我在以下代码中遇到问题:
int convert_to_opcodes(wchar_t *parts) {
wchar_t caracter[1];
wcscpy(caracter, parts);
return (int)caracter[0];
};
int main(void) {
wchar_t *text1=L"ñ";
printf("Opcode: %x\n",convert_to_opcodes(text1));
return 0;
}
找到此代码,但我想将 L"ñ" 给出或转换为 argv[1] 或其他 var 等效项:
int convert_to_opcodes(wchar_t *parts) {
wchar_t caracter[1];
wcscpy(caracter, parts);
return (int)caracter[0];
};
int main(void) {
char *example="ñ"
wchar_t *text1=example;
printf("Opcode: %x\n",convert_to_opcodes(text1));
return 0;
}
问题:
如何获取 A-Z0-1 中的字符和特殊字符(如“ñ,%$”)的操作码?例如?
我希望得到的是每个字符的操作码,例如“ñ”=f1等等
“操作码”是一条 CPU 指令。我认为你的意思是“Unicode 代码点”。
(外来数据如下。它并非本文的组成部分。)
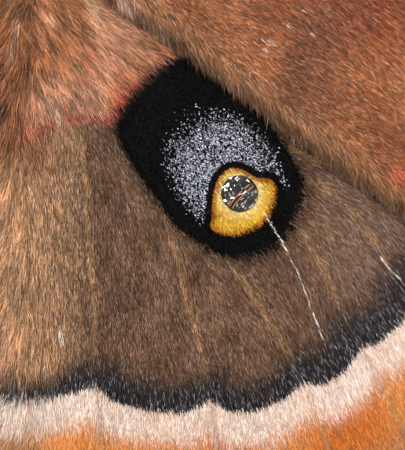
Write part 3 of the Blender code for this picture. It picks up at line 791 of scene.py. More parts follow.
def from_pane(spots, clear):
    """How far outside a clear pane each spot is, under 0 on the pane."""
    off = (spots - np.array(clear["centre"])) * np.array([1.0, clear["stretch"]])
    return np.linalg.norm(off, axis=1) - clear["radius"]


def hind_marks(spots, side):
    """Where each spot lies among the hindwing's markings, in millimetres."""
    patch, ring, base, band, *streaks = hind_chart(spots).T
    way = np.array(SPOT_WAY)
    off = spots - np.array(DUST_MIDDLE)
    along = off @ way
    beside = off @ np.array([-way[1], way[0]])
    dust = np.sqrt((along / DUST_HALF[0]) ** 2 + (beside / DUST_HALF[1]) ** 2)
    worn = np.zeros(len(spots))
    if side > 0:
        scratch = np.min([np.abs(distance(spots, np.array(line))) for line in SCRATCHES], axis=0)
        spot = np.linalg.norm((spots - np.array(WORN_SPOT)) * np.array([1.0, 0.5]), axis=1)
        worn = np.maximum(1.0 - scratch / SCRATCH_HALF, 0.6 - spot / WORN_HALF).clip(0.0, 1.0)
    return {
        "place": np.column_stack([spots, HIND.edge(spots)]),
        "lines": np.column_stack([base, band, HIND.vein(spots)]),
        "spot": np.column_stack([patch, ring, from_pane(spots, HIND_PANE)]),
        "dust": np.column_stack([dust, along, worn]),
        "streak": np.column_stack(streaks),
    }


def hair_tone(finish, colour, least=0.2, most=2.5, pale=0.4):
    """The colour with each hair darker or lighter than the next, and a few of them pale, partly as painted
    glints.
    """
    light, hue, _ = finish.marks("lot")
    toned = finish.mix(1.0, colour, light * light * (most - least) + least, "MULTIPLY")
    return finish.mix((hue > PALE_FROM) * pale, toned, finish.mix(0.5, colour, HAIR_PALE_AND_GLINT))


def scaly_skin(finish, colour, shade=0.0):
    """The skin under the hairs, roughened by the small scales that stay on it. A shade share darkens it
    between them with painted shade.
    """
    inputs = {"Vector": finish.field("place"), "Scale": GRAIN_SCALE}
    grain = finish.node("ShaderNodeTexVoronoi", None, inputs)
    if shade:
        # Painted shade between the scales.
        colour = finish.mix(grain * shade, colour, GRAIN_PAINTED_SHADE, "MULTIPLY")
    return finish.done(colour, grain, GRAIN_DEPTH)


def hind_top_finish(name, skin, gloss):
    """The upper face. Distances are in millimetres, and hue and pick differ from hair to hair."""
    finish = Finish(name, 0.6, Specular_IOR_Level=gloss)
    mix, mask, stripe = finish.mix, finish.mask, finish.stripe
    place = finish.field("place")
    x, y, edge = finish.parts(place)
    base, band, vein = finish.marks("lines")
    patch, ring, pane = finish.marks("spot")
    dust, along, worn = finish.marks("dust")
    dark, pale, red = finish.marks("streak")
    _, hue, pick = finish.marks("lot")
    cloud = finish.noise(place, 0.35)
    drift = finish.noise(place, 0.12, stretch=(1.8, 0.7, 0.0))

    rosy = finish.math("MAXIMUM", mask(x, 11.8, 13.0), mask(y, -12.4, -14.2))
    salmon = mix(rosy * mask(drift, 0.3, 0.5), SALMON, SALMON_PINK)
    salmon = mix(mask(x, 9.5, 7.0), salmon, SALMON_INNER)
    # Painted shadow: a dark olive spot in a crease of the folded base.
    crease_shadow = stripe(y + 15.4, 0.9, 0.3) * mask(x, 7.4, 6.6)
    salmon = mix(crease_shadow * 0.7, salmon, CREASE_SHADOW_OLIVE)
    brown = finish.mottled(cloud, BROWN, BROWN_LIGHT)
    brown = mix(mask(x, 27.0, 33.0), brown, BROWN_OUTER)
    brown = mix(mask(x, 14.0, 6.8), brown, TAN_INNER)
    brown = mix(mask(y, -22.0, -18.0) * mask(x, 12.0, 8.0), brown, TAN_SHADE)
    colour = mix(mask(base, -0.3, 0.3), salmon, brown)
    # Golden stripes along the veins, partly their own colour and partly painted sheen of the raised veins.
    vein_gold_and_sheen = mask(vein, 0.4, 0.1) * mask(base, 0.0, 1.0)
    colour = mix(vein_gold_and_sheen * 0.5, colour, VEIN_GOLD_AND_SHEEN)
    crimson = stripe(base + 0.15, 0.42, 0.12) * mask(x, 19.0, 18.0)
    crimson = crimson * mask(finish.noise(place, 0.6), 0.3, 0.55) * mask(x, 6.6, 8.5)
    colour = mix(crimson * 0.8, colour, CRIMSON)
    # Painted shade in the creases of the base.
    colour = mix(dark * 0.75, colour, CREASE_SHADE_BROWN)
    # Painted light along the folds of the base, with some pale specks.
    colour = mix(pale * 0.6, colour, PALE_AND_FOLD_LIGHT)
    colour = mix(red * mask(hue, 0.1, 0.9) * 0.6, colour, STREAK_RED)

    breadth = 1.8 + 0.8 * mask(x, 9.0, 14.0) + 1.2 * mask(x, 25.0, 31.0)
    smoke = mask(band / breadth + (pick - 0.5) * 0.4, -1.25, -0.4)
    colour = mix(smoke * 0.96, colour, SMOKE)
    frost = mask(band / breadth, -0.95, -0.1) * (hue > 0.84)
    colour = mix(frost * 0.85, colour, FROST)
    white = finish.mottled(cloud, WHITE_PINK, WHITE, 0.3, 0.7)
    white = mix(mask(x, 19.0, 9.0) * 0.7, white, WHITE_INNER)
    beyond = band > 0.0
    colour = mix(beyond, colour, white)
    orange = finish.mottled(drift, ORANGE, ORANGE_LIGHT)
    orange = mix(mask(x, 20.0, 10.0) * 0.7, orange, ORANGE_INNER)
    orange = mix(mask(edge, 4.0, 1.0) * 0.7, orange, ORANGE_RIM)
    wide = 1.5 + finish.noise(place, 0.22) * 1.6
    ochre = mask(band - wide + (hue - 0.5) * 1.2, -0.6, 0.9) * beyond
    colour = mix(ochre, colour, orange)
    vein_line = mask(vein, 0.22, 0.05) * beyond
    colour = mix(vein_line * 0.6, colour, mix(ochre, VEIN_ON_WHITE, VEIN_ON_ORANGE))

    halo = mask(patch, 1.3, 0.0) * mask(base, -0.2, 0.4)
    colour = mix(halo * 0.65, colour, HALO)
    colour = mix(patch + (pick - 0.5) * 0.5 < 0.0, colour, BLACK)
    thick = mask(dust, 1.03, 0.8) * (0.16 + 0.28 * mask(dust, 0.95, 0.55))
    thick = thick * mask(along, 3.9, 3.2) * mask(ring, 0.38, 0.55) * (patch < -0.3)
    thick = thick * (0.35 + 0.65 * mask(along, -4.6, -2.2))
    colour = mix(pick < thick, colour, mix(hue, DUST_DIM, DUST_BRIGHT))
    yellow = mix(mask(pane, 0.9, 0.1), YELLOW, YELLOW_PALE)
    yellow = mix(mask(ring + (hue - 0.5) * 0.4, -0.38, -0.15) * 0.95, yellow, RING_RIM)
    colour = mix(ring < 0.0, colour, yellow)
    colour = mix(pane < 0.0, colour, PANE_DARK)
    colour = mix(worn > pick * 0.9, colour, BARE_MEMBRANE)
    if skin:
        return scaly_skin(finish, colour, 0.8)
    even = finish.math("MAXIMUM", beyond, patch < 0.0)
    return finish.done(mix(even, hair_tone(finish, colour), hair_tone(finish, colour, *EVEN_TONE)))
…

将文本从未指定的编码转换为宽字符串称为解码文本,可以使用
mbrtowc
来完成。
#include <locale.h>
#include <stdio.h>
#include <string.h>
#include <wchar.h>
int main( void ) {
setlocale( LC_ALL, "en_US.utf8" ); // Converting from UTF-8?
mbstate_t state;
memset( &state, 0, sizeof( state ) );
const char *encoded_text = "ñ";
size_t encoded_len = strlen( encoded_text ) + 1;
wchar_t ucp;
const char *encoded_text_end = encoded_text + encoded_len;
while (1) {
size_t left = encoded_text_end - encoded_text;
size_t rv = mbrtowc( &ucp, encoded_text, left, &state );
if ( rv == 0 ) // NUL encountered.
break;
if ( rv == (size_t)-2 ) // Incomplete sequence encountered.
break;
if ( rv == (size_t)-1 ) // Other error encountered.
break;
encoded_text += rv;
printf( "U+%06lX", (unsigned long)ucp );
}
}
U+0000F1